6 Responses “Yes, I Like the Pedroia Deal”

  1. Tucker says:

    Up here we describe that ending scenario you describe as a Nomar situation.  Still three times his salary in FA years?  Don’t you think that salary growth will slow due to macro-economic situations?

  2. JC says:

    Economic conditions may affect revenue in the near term, but I expect the long-run trend to continue. If we’re in a recession in seven years, we’re in big trouble.

  3. Dan says:

    Yeah it’s your last point that I wonder about.  What you say makes sense from the team’s perspective, but I see all these instances where people hold out for more money or (more prescient for me as a Cincinnati bearcat fan) coaches that get their contracts re-done while threatening to bolt to other schools.

    On the one hand, it seems simple to, if you signed a contract, to honor your word.  But it doesn’t seem like anybody really does this…

  4. MikeD says:

    Players holding out for better contracts isn’t something we’ve seen much of since free agency because players have been getting top dollar as free agents. I wonder, however, if this trend will change in a few years. We’re seeing teams, wisely I believe, lock in their young stars to longer-term deals that seem great today for the players, but may be viewed less so in a few years by those same players.  If Longoria turns into the second coming of Mike Schmidt, might he decide to hold out to get what he views as his market value?  If Pedroia continues to perform at the high level he established in ’08, will he demand Derek Jeter-type money three or four years in?

  5. John says:

    Great deal for the Red Sox, but I think Pedroia sold himself short by going for that many (6) years. I know it’s impossible to know whether he will be a fade early or peak later kind of guy, but wouldn’t it have been smart for him financially to settle for four years, maybe still manage a $30M deal (can still pay the ol’ bills), then become a free agent at 29 and ask for the moon?

    At 29, he’d still be viewed as a player in the middle of his most productive years, with the potential for 5 to 7 more. If a maturing physique gives him 25+ homer potential, he would essentially be the Chase Utley of the AL. Chase signed 7 yrs $85M just after turning 28 almost two years ago.

  6. Rick says:

    As a Sox fan I love this deal. I think he could have gotten more, but it’s a classic risk/reward situation. It does leave money left on the table to sign other players. Tangotiger had a note in his blog about the deal. I believe that you and he differ on how you compute the value of players. And he’s basing his calculations on only 2 years of playing time. With his style of play, balls out all the time, I can see him being a pretty big injury risk in the future. And with that big swing he has, it wouldn’t take much to get him off track at the plate.

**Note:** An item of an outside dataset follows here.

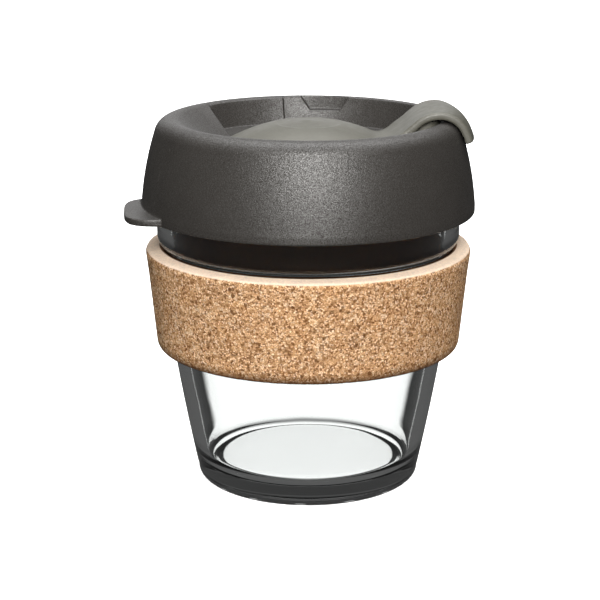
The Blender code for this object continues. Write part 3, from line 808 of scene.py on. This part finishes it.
def make_world():
    """A pale studio for the camera.  Rays straight through the glass meet white panels with dark gaps all
    round, below the horizon, and thin strips above it.  Everything else is lit by a soft overhead glow."""
    world = bpy.data.worlds.new("studio")
    world.use_nodes = True
    bpy.context.scene.world = world
    tree = world.node_tree

    def add(kind, **values):
        node = tree.nodes.new(kind)
        for key, value in values.items():
            setattr(node, key, value)
        return node

    def maths(operation, a, b=0.0):
        node = add("ShaderNodeMath", operation=operation)
        for socket, value in zip(node.inputs, (a, b)):
            if isinstance(value, bpy.types.NodeSocket):
                tree.links.new(value, socket)
            else:
                socket.default_value = value
        return node.outputs[0]

    def span(source, low, high, to_low, to_high):
        node = add("ShaderNodeMapRange", interpolation_type="SMOOTHSTEP")
        tree.links.new(source, node.inputs[0])
        for i, value in enumerate((low, high, to_low, to_high)):
            target = node.inputs[i + 1]
            if isinstance(value, bpy.types.NodeSocket):
                tree.links.new(value, target)
            else:
                target.default_value = value
        return node.outputs[0]

    split = add("ShaderNodeSeparateXYZ")
    tree.links.new(add("ShaderNodeTexCoord").outputs["Generated"], split.inputs[0])
    x, y, z = split.outputs
    azimuth = maths("ARCTAN2", y, x)
    panels = span(maths("COSINE", maths("MULTIPLY", azimuth, 8.0)), -0.65, -0.15, 0.02, 1.35)
    path = add("ShaderNodeLightPath").outputs
    panels = maths("MULTIPLY", panels, span(z, -0.80, -0.55, 0.25, 1.0))
    panels = maths("MULTIPLY", panels, span(z, -0.27, -0.19, 1.0, 0.06))
    floor_glow = span(z, -0.35, -0.05, 0.10, 0.03)
    straight = maths("MULTIPLY", path["Is Transmission Ray"], maths("LESS_THAN", path["Glossy Depth"], 0.5))
    below = span(straight, 0.0, 1.0, floor_glow, panels)
    strip_wave = maths("COSINE", maths("ADD", maths("MULTIPLY", azimuth, 20.0), 1.0))
    strips = span(strip_wave, 0.70, 0.95, 0.02, 0.9)
    above = span(straight, 0.0, 1.0, 0.04, strips)
    low = span(z, 0.10, 0.20, below, above)
    high = span(z, 0.45, 0.80, low, 0.65)
    seen = span(path["Is Camera Ray"], 0.0, 1.0, high, 1.0)
    tree.links.new(seen, tree.nodes["Background"].inputs["Strength"])
    tree.nodes["Background"].inputs["Color"].default_value = (1.0, 1.0, 1.0, 1.0)


def make_camera():
    data = bpy.data.cameras.new("camera")
    data.sensor_width = 36.0
    data.lens = CAMERA_LENS
    camera = bpy.data.objects.new("camera", data)
    camera.location = CAMERA_PLACE
    camera.rotation_euler = (math.radians(90.0 - CAMERA_PITCH_DEG), 0.0, 0.0)
    bpy.context.scene.collection.objects.link(camera)
    bpy.context.scene.camera = camera


make_camera()
make_lights()
make_world()
make_floor()
make_glass()
make_cork()
make_lid()
make_plug()
bpy.context.scene.view_settings.view_transform = "Standard"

    “He should have signed a 6/85 deal. So, he gave a 50% discount from a year-to-year deal. This is Chase Utley and Joe Mauer bad, for the player.

    Clearly, teams are able to exploit the fact that players have so little leverage in their first three years, that the “million dollar sign” makes a huge difference.

    If Pedroia was a free agent, he’d be worth 137MM for 6 years.

    Follow me here: Pedroia, as a free agent, would have commanded a 6/137 deal. Under the slave/arb rules, he would have commanded a 6/86 deal, going year-by-year (on average, including the chance of injury). He locks himself in to a 6/40.5 deal.”